La flexibilité associée à la ventilation mécanique, précise-t-elle, avait été conçue afin que le manchon installé dans la dalle puisse recevoir une grille de finition au cas où le rayonnage serait retiré. « Le ragréage au sol associé au conduit électrique, quoique plus petit, sera en fait plus problématique puisqu’il exigera dans le futur des réparations à la surface de plancher, du linoléum dans le cas présent. Enfin, d’un point de vue de l’éclairage artificiel, l’élimination des unités de rayonnage entraîne aussi la perte de source d’éclairage. L’alimentation au sol permettrait ici de mettre en place une nouvelle stratégie d’éclairage indirecte en remplacement. »
L’avenir
« Nous n’avons pas réalisé d’autre projet avec ce haut niveau d’intégration. Mais il est certain que, de notre point de vue, il demeure essentiel de continuer la recherche sur l’intégration des systèmes à l’architecture, et ce, non seulement pour des raisons esthétiques, mais aussi économiques et performatives, souligne l’architecte.

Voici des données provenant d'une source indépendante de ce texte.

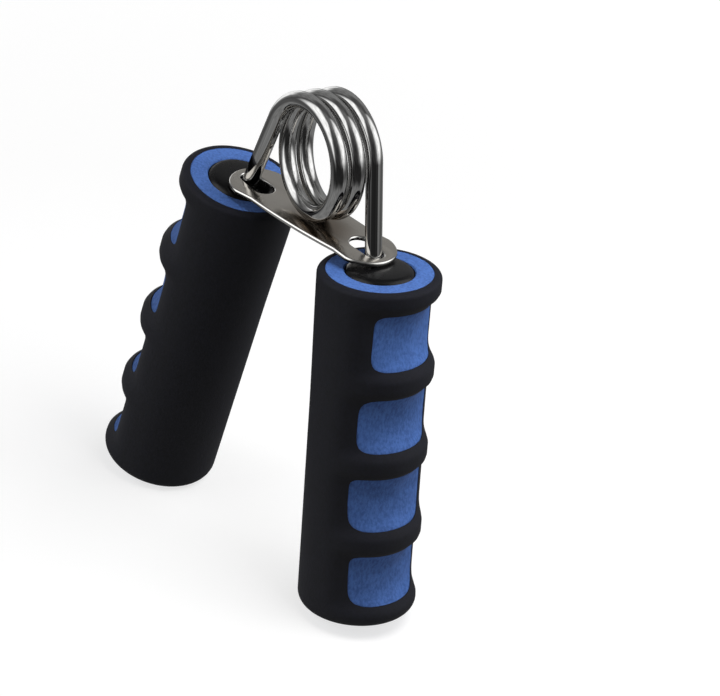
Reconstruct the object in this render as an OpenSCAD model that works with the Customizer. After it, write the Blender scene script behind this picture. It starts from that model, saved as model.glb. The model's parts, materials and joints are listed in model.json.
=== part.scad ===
// Hand grip strengthener: two foam-covered handles on the legs of a torsion spring,
// held at their rest spread by a slotted stop plate.
// Millimetres, +Z up. The handles stand in the XZ plane, one on each side of the Z axis,
// and the lowest edge of their sleeves is at Z = 0. The right side of each piece is
// modelled, and the left side is the same piece turned half a turn about the Z axis.

/* [Spring] */
// Diameter of the spring wire
wire_d = 4.4; // [3.6:0.1:4.8]
// Mean diameter of the coil, from wire centre to wire centre
coil_mean_d = 29.2; // [27:0.2:32]
// Distance from one turn of wire to the next
coil_pitch = 5.1; // [5:0.1:6]
// Full turns of wire, on top of the part turn that brings the legs down
full_turns = 2; // [1:1:3]
// Lean of each leg from upright
leg_lean = 17.2; // [15:0.1:19]
// Turn of the coil about the upright axis, away from the plane of the handles
coil_turn = 13.5; // [8:0.5:18]
// Length of leg held inside each handle core
leg_grip = 44; // [25:1:50]
// Travel of each handle, from rest to fully squeezed
squeeze = 11.5; // [9:0.5:11.5]

/* [Stop plate] */
// Metal beyond the outer end of each slot
plate_rim = 1.95; // [1.5:0.05:4]
// How far the plate's long edges lie inside the sides of the cores
plate_inset = 0.2; // [0:0.1:1.5]
// Radius of the bowed long edges
plate_side_r = 160; // [120:5:400]
// Thickness of the plate
plate_t = 1.3; // [0.8:0.1:1.6]
// Turn of the plate about the upright axis
plate_turn = 2; // [0:0.5:4]
// Gap between the coil and the plate
plate_gap = 0.6; // [0.3:0.1:1.5]
// Drop of the plate over the full squeeze
plate_drop = 4.6; // [4:0.1:4.8]
// Clearance between a leg and the sides of its slot
slot_side_gap = 0.15; // [0.1:0.05:0.5]
// Clearance between a leg at rest and the outer end of its slot
slot_end_gap = 0.5; // [0.4:0.1:0.8]
// Distance from the middle of the plate to the inner end of a slot
slot_inner = 13.6; // [10:0.1:14.5]

/* [Handles] */
// Length of the foam sleeves
sleeve_len = 95; // [85:1:110]
// Outer diameter of the foam sleeves
sleeve_d = 31; // [28:0.5:33]
// Thickness of the black outer foam
skin_t = 1.6; // [1:0.1:2.5]
// Radius of the sleeve's lower edge
foot_r = 3.2; // [1:0.1:4]
// Radius of the sleeve's upper edge
shoulder_r = 1.3; // [0.5:0.1:1.5]
// Lean of each handle from upright
handle_lean = 8.4; // [8:0.1:9]
// Distance from the leg to the handle's centre where the leg enters
leg_inset = 3.3; // [2.5:0.1:3.6]

/* [Finger grooves] */
// Number of grooves on each sleeve
groove_count = 4; // [2:1:4]
// Distance from the top of the sleeve to the middle of the first groove
groove_start = 14; // [12:0.1:15]
// Distance from the middle of the last groove to the lower end of the sleeve
groove_finish = 13.5; // [12:0.1:16]
// Depth of a groove
groove_depth = 3.2; // [2.6:0.1:3.6]
// Radius of a groove's hollow, seen from the side
groove_r = 17.2; // [14:0.2:18]
// Part of the way round the sleeve that a groove covers
groove_span = 96; // [60:1:120]
// Turn of the right sleeve's grooves towards -Y
right_groove_turn = 11; // [-30:1:30]
// Turn of the left sleeve's grooves towards -Y
left_groove_turn = 20; // [-30:1:30]

/* [Handle cores] */
// Diameter of the plastic core
core_d = 18; // [17:0.1:20]
// Height of the domed top of the core
dome_h = 1.2; // [0.8:0.1:1.6]
// Gap between the top of the dome and the stop plate
dome_gap = 0.35; // [0.3:0.05:0.6]
// Diameter of the hollow in the lower part of the core
hollow_d = 13; // [10:0.5:14]
// Plastic left between the end of the leg and the hollow
web_t = 3; // [2:0.5:6]
// Thickness of the end plug's head
plug_head_t = 2; // [1:0.1:4]
// Length of the end plug's spigot
plug_spigot = 8; // [4:0.5:12]
// Clearance round the spigot
plug_gap = 0.1; // [0.05:0.05:0.2]

/* [Hidden] */
$fn = 96;

left = 180;
right = 0;
wire_r = wire_d / 2;
coil_r = coil_mean_d / 2;
sleeve_r = sleeve_d / 2;
core_r = core_d / 2;
blue_r = sleeve_r - skin_t;
groove_pitch = (sleeve_len - groove_start - groove_finish) / (groove_count - 1);

// Angle that the wire winds through between its two legs, and half the coil's width
coil_angle = 360 * full_turns + 180 - 2 * leg_lean;
leg_y = coil_pitch * coil_angle / 720;
coil_step = 9;
coil_steps = ceil(coil_angle / coil_step);
wire_sides = 20;

// Heights below the coil's axis
plate_top = coil_r + wire_r + plate_gap;
plate_bottom = plate_top + plate_t;
handle_top = plate_bottom + dome_gap + dome_h;

// Where a leg crosses a level below the coil's axis once the handles have turned by an
// angle: measured across the coil, and then as a point in the plane of the handles
function leg_across(level, turned) = let (lean = leg_lean - turned)
    coil_r / cos(lean) + level * tan(lean);
function leg_point(level, turned) = let (across = leg_across(level, turned))
    [across * cos(coil_turn) + leg_y * sin(coil_turn),
     leg_y * cos(coil_turn) - across * sin(coil_turn)];
// The same point along and across the stop plate
function on_plate(p) =
    [p.x * cos(plate_turn) + p.y * sin(plate_turn),
     p.y * cos(plate_turn) - p.x * sin(plate_turn)];

leg_at_rest = on_plate(leg_point(plate_bottom, 0));
leg_squeezed = on_plate(leg_point(plate_top + plate_drop, squeeze));
slot_y = (leg_at_rest.y + leg_squeezed.y) / 2;
slot_w = wire_d + abs(leg_at_rest.y - leg_squeezed.y) + 2 * slot_side_gap;
slot_outer = leg_at_rest.x + wire_r / cos(leg_lean) + slot_end_gap;
plate_len = 2 * (slot_outer + plate_rim);
plate_w = core_d - 2 * plate_inset;

leg_entry = leg_point(handle_top, 0);
handle_x = leg_entry.x + leg_inset;
leg_hidden = leg_grip / cos(leg_lean - handle_lean);
leg_len = (coil_r * sin(leg_lean) + handle_top) / cos(leg_lean) + leg_hidden;

// Height of the coil's axis that puts the lowest edge of the sleeves at Z = 0
coil_z = handle_top + sleeve_len * cos(handle_lean) + (sleeve_r - foot_r) * sin(handle_lean)
    + foot_r * (1 - cos(handle_lean));

// Places what is modelled round the coil's axis (the Y axis), with the legs in XZ planes
module coil_frame(side) {
    translate([0, 0, coil_z])
        rotate(side - coil_turn)
            children();
}

// Places what is modelled on a handle: the centre of the sleeve's top face is the
// origin, the handle runs down -Z, and +X points away from the other handle
module handle_frame(side) {
    rotate(side)
        translate([handle_x, 0, coil_z - handle_top])
            rotate([0, -handle_lean, 0])
                children();
}

// A leg of the wire, or with more width the hole that it needs
module leg_rod(side, extra) {
    coil_frame(side)
        translate([coil_r * cos(leg_lean), leg_y, coil_r * sin(leg_lean)])
            rotate([0, -leg_lean, 0])
                translate([0, 0, -leg_len])
                    cylinder(h = leg_len, d = wire_d + extra);
}

module spring_leg(side) {
    color("silver")
        leg_rod(side, 0);
}

// A ring of the coil at step i, in the plane through the coil's axis
function coil_ring(i) = let (wound = coil_angle * i / coil_steps, a = 180 - leg_lean - wound)
    [for (j = [0:wire_sides - 1]) let (b = 360 * j / wire_sides, r = coil_r + wire_r * cos(b))
        [r * cos(a), coil_pitch * wound / 360 - leg_y + wire_r * sin(b), r * sin(a)]];

module spring_coil() {
    rings = [for (i = [0:coil_steps]) each coil_ring(i)];
    walls = [for (i = [0:coil_steps - 1], j = [0:wire_sides - 1])
        let (a = i * wire_sides, next = (j + 1) % wire_sides)
            [a + j, a + wire_sides + j, a + wire_sides + next, a + next]];
    first_end = [for (j = [0:wire_sides - 1]) j];
    last_end = [for (j = [wire_sides - 1:-1:0]) coil_steps * wire_sides + j];
    color("silver")
        coil_frame(right)
            polyhedron(points = rings, faces = concat(walls, [first_end, last_end]), convexity = 8);
}

// A strip with round ends, from x = from_x to x = to_x
module strip(from_x, to_x, width) {
    r = width / 2;
    translate([from_x + r, -r])
        square([to_x - from_x - width, width]);
    translate([from_x + r, 0])
        circle(r);
    translate([to_x - r, 0])
        circle(r);
}

module plate_outline() {
    bow = plate_side_r - plate_w / 2;
    intersection() {
        strip(-plate_len / 2, plate_len / 2, plate_w);
        translate([0, bow])
            circle(plate_side_r, $fn = 720);
        translate([0, -bow])
            circle(plate_side_r, $fn = 720);
    }
}

module stop_plate() {
    color("gainsboro")
        translate([0, 0, coil_z - plate_bottom])
            rotate(plate_turn)
                linear_extrude(plate_t)
                    difference() {
                        plate_outline();
                        for (side = [left, right])
                            rotate(side)
                                translate([0, slot_y])
                                    strip(slot_inner, slot_outer, slot_w);
                    }
}

// The core: a solid upper part that grips the leg, a hollow lower part and a domed top
module handle_core(side) {
    core_len = sleeve_len - plug_head_t;
    hollow_len = core_len - leg_grip - web_t;
    dome_r = (core_r * core_r + dome_h * dome_h) / (2 * dome_h);
    color("#1c1c1e")
        difference() {
            handle_frame(side) {
                difference() {
                    translate([0, 0, -core_len])
                        cylinder(h = core_len, r = core_r);
                    translate([0, 0, -core_len - 1])
                        cylinder(h = hollow_len + 1, d = hollow_d);
                }
                intersection() {
                    translate([0, 0, dome_h - dome_r])
                        sphere(dome_r);
                    cylinder(h = dome_h + 1, r = core_r);
                }
            }
            leg_rod(side, 0);
        }
}

// The plug that closes the hollow, flush with the sleeve's lower end
module end_plug(side) {
    color("#1c1c1e")
        handle_frame(side)
            translate([0, 0, -sleeve_len]) {
                cylinder(h = plug_head_t, r = core_r);
                cylinder(h = plug_head_t + plug_spigot, d = hollow_d - 2 * plug_gap);
            }
}

// A ring cutter for each finger groove, covering part of the way round the sleeve
module groove_cutters(groove_turn) {
    for (i = [0:groove_count - 1])
        translate([0, 0, -groove_start - i * groove_pitch])
            rotate(groove_turn - groove_span / 2)
                rotate_extrude(angle = groove_span)
                    translate([sleeve_r - groove_depth + groove_r, 0])
                        circle(groove_r);
}

// The whole sleeve, both foams, with its rounded edges
module sleeve_envelope() {
    rotate_extrude()
        translate([0, -sleeve_len]) {
            square([sleeve_r - foot_r, sleeve_len]);
            translate([0, foot_r])
                square([sleeve_r, sleeve_len - foot_r - shoulder_r]);
            translate([0, foot_r])
                square([sleeve_r - shoulder_r, sleeve_len - foot_r]);
            translate([sleeve_r - foot_r, foot_r])
                circle(foot_r);
            translate([sleeve_r - shoulder_r, sleeve_len - shoulder_r])
                circle(shoulder_r);
        }
}

// One of the two foam layers between an inner and an outer radius
module foam_layer(side, groove_turn, inner_r, outer_r) {
    handle_frame(side)
        difference() {
            intersection() {
                sleeve_envelope();
                translate([0, 0, -sleeve_len])
                    cylinder(h = sleeve_len, r = outer_r);
            }
            translate([0, 0, -sleeve_len - 1])
                cylinder(h = sleeve_len + 2, r = inner_r);
            groove_cutters(groove_turn);
        }
}

module inner_foam(side, groove_turn) {
    color("#3c5f9f")
        foam_layer(side, groove_turn, core_r, blue_r);
}

module outer_foam(side, groove_turn) {
    color("#202024")
        foam_layer(side, groove_turn, blue_r, sleeve_r + 1);
}

spring_coil();
spring_leg(left);  // left_spring_leg
spring_leg(right);  // right_spring_leg
stop_plate();
handle_core(left);  // left_handle_core
handle_core(right);  // right_handle_core
end_plug(left);  // left_end_plug
end_plug(right);  // right_end_plug
inner_foam(left, left_groove_turn);  // left_inner_foam
inner_foam(right, -right_groove_turn);  // right_inner_foam
outer_foam(left, left_groove_turn);  // left_outer_foam
outer_foam(right, -right_groove_turn);  // right_outer_foam
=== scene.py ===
import json
from math import acos, asin, atan2, cos, degrees, pi, radians, sin, sqrt

import bmesh
import bpy
from mathutils import Matrix, Vector


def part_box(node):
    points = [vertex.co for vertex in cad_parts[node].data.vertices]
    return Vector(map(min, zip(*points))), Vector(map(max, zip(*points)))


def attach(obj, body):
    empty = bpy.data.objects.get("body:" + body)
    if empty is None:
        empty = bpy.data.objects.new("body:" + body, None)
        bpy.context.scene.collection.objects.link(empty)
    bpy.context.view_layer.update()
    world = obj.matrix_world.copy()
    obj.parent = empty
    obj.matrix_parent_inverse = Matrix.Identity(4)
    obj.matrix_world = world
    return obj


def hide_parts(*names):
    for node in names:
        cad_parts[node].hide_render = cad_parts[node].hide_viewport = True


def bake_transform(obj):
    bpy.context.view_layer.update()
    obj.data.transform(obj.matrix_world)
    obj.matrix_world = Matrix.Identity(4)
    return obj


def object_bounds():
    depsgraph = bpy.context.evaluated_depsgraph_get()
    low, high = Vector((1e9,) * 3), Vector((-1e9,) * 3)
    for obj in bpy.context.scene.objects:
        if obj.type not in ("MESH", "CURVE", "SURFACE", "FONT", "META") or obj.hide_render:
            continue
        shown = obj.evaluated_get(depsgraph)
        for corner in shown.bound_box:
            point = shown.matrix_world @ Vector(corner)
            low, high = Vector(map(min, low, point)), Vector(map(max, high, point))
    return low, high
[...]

« En ce moment, fait remarquer Manon Asselin, la question de l’interdisciplinarité, je crois, est la source première d’innovation nécessaire pour arriver à contrer la trajectoire destructive en termes des ressources naturelles vers laquelle on se dirige. Et, idéalement, les solutions mises de l’avant par les professionnels et l’industrie ne seront pas simplement d’ordre technique et performatif (ingénierie), mais contribueront aussi à créer des milieux de vie de plus grande qualité du point vue du bien-être des usagers. Ce travail de bien-être — qui n’est pas quantifiable — est central dans l’œuvre de l’architecte.
« C’est d’abord et avant tout un travail d’espace et d’expérience de l’espace en lien avec la perception. Cette qualité de vie n’est pas nécessairement améliorée par des innovations technologiques. La recherche de solutions passives et low-tech demeure, je crois, la première avenue », conclut Manon Asselin.